Mas não. Mesmo na minha consciência de astro menor na dimensão de um sol absurdamente brilhante, deveria ter olhado para cima, para longe da minha órbita. E é sórdida, esta necessidade que tenho de aceitar  este facto. Mesmo após tantos anos.

Deveria ter aberto mais os braços aos crescentes ódios e espasmos  de frustração que assombravam palavras e gestos; nunca deveria ter cerrado o pensamento às sombras que rodeavam aqueles olhos antes intensamente brilhantes, fulgurantes num mar de lógica imbatível, e pensar que tudo se iria resolver, enquanto a minha condição troçava dos meus pensamentos.

E tem graça, não é?
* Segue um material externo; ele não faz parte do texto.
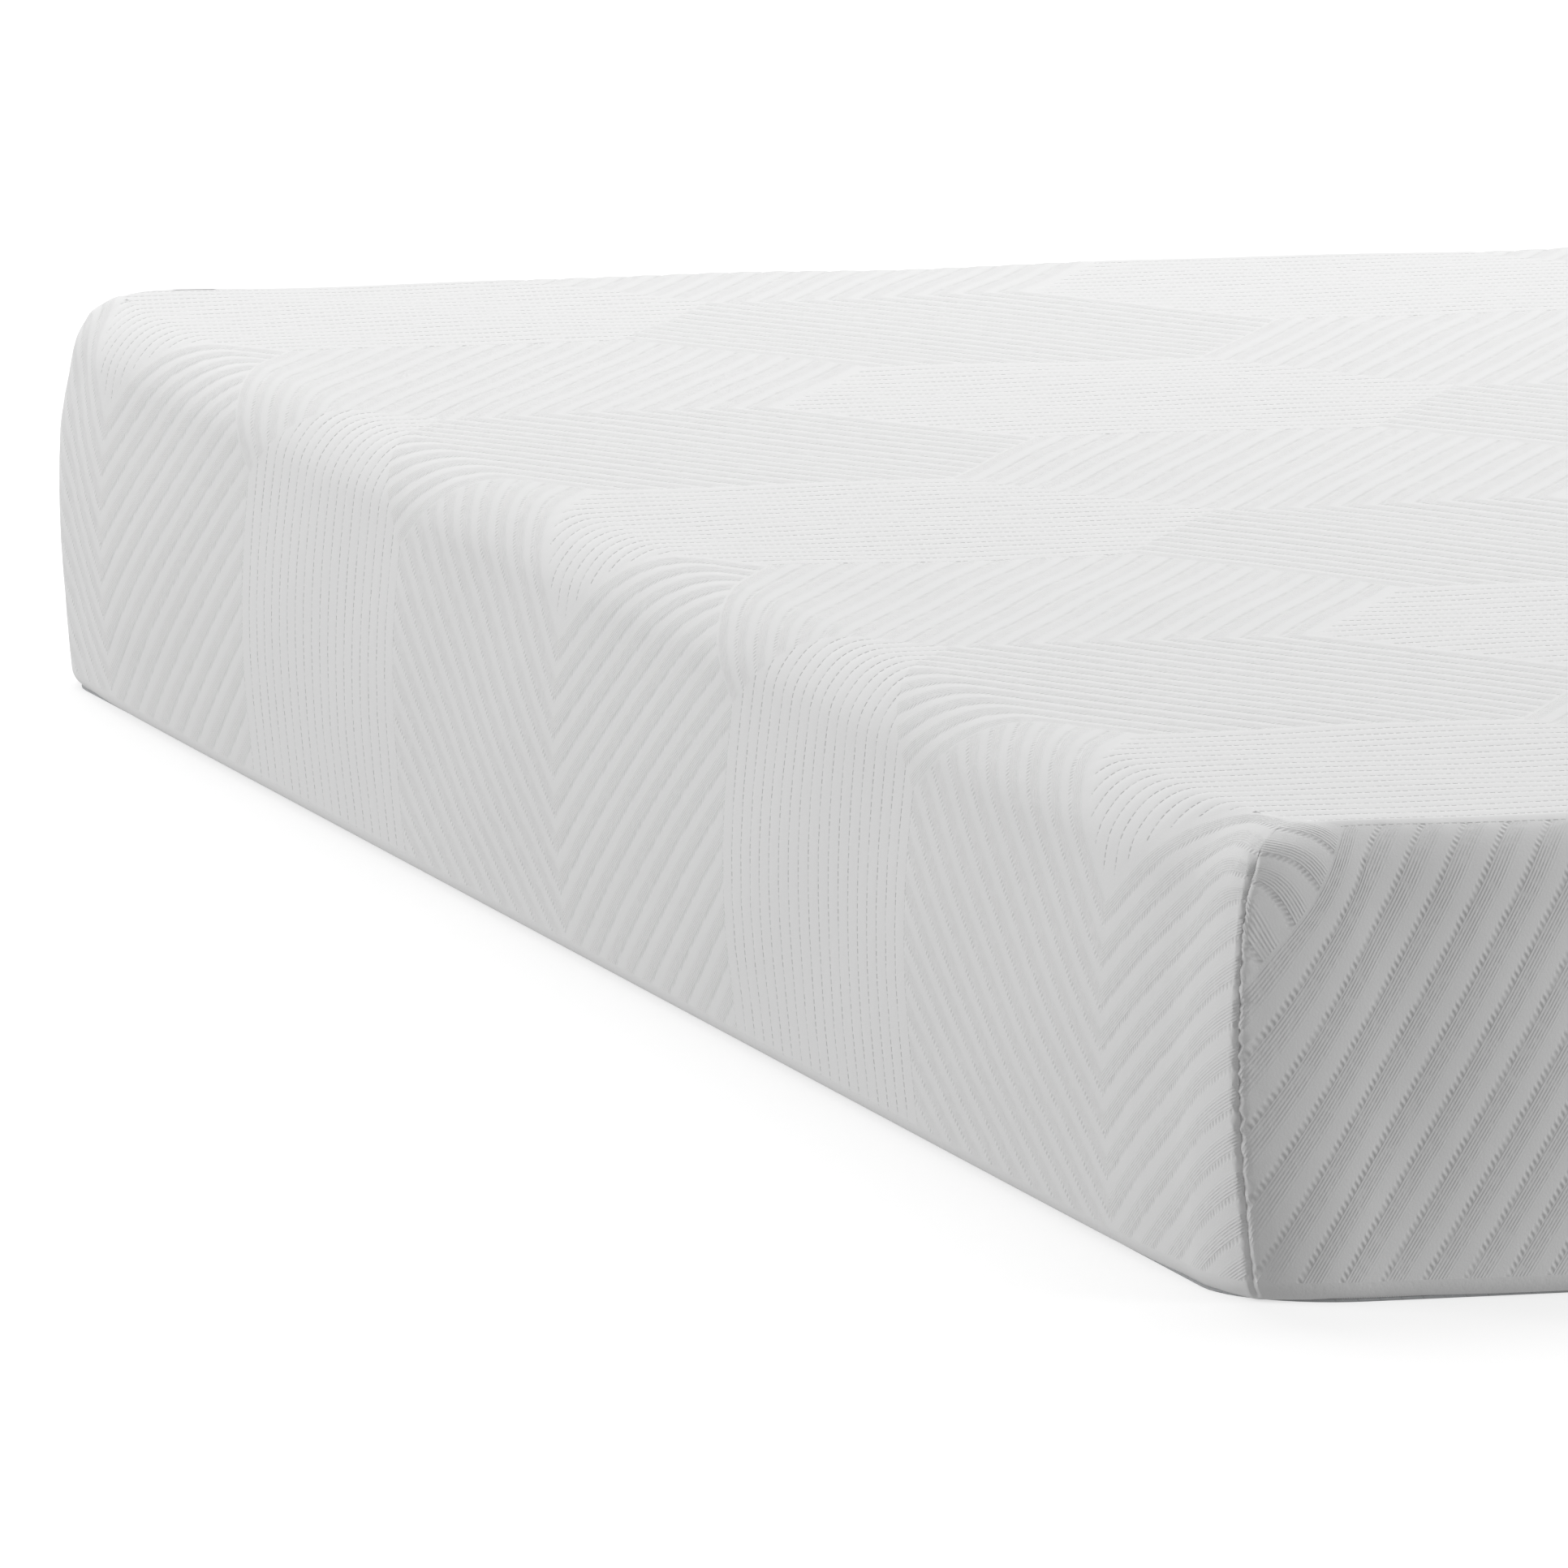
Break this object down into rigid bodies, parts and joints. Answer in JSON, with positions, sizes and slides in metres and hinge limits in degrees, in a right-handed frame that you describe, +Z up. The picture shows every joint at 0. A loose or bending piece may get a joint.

Como poderia um naufrago em estertor de morte ajudar quem quer que fosse? Quase consigo rir-me desta piada!

De facto, somos nós que mantemos acessa a chama da vida. E somos nós que decidimos quando demais é demais. Mesmo que brilhantes como constelações, por vezes crescemos tanto, somos de tal forma colossais que este corpo deixa de conseguir comportar o nosso respirar. Tudo parece dispersar-se em nós. Deixamos de acreditar em salvação. A redenção está no fim que determinamos. 

Quem ainda decide continuar transporta consigo o fardo da perda. Seco de lágrimas inúteis. E só muito mais tarde surge a compreensão, astuta e fria. E isto nem sequer se revela uma penitência. Antes um veneno consumido com aquele requinte da mais absurda impotência e frustração.

Nem sequer se reveste de qualquer consolo concluir que assim acabou por ser melhor - que viver o resto de tempo como uma concha vazia é uma atrocidade pior. Porque é neste preciso instante de claridade que o desespero se revela na sua verdadeira essência cruelmente vermelha e tinta de arrependimentos.

Uma imensa porção da nossa alma desaparece. Permanece uma solidão órfã de riso e companheirismo nos momentos mais negros. Agita-se um desespero pelo súbito abandono nos pensamentos. Tudo nos recorda quem já foi. E já não é.

A Morte acaba por ser um estranho consolo. Mas para quem continua a respirar remorso por cegueira ficam as farpas que sistematicamente, pausadamente,  relembram outros dias de genuína felicidade.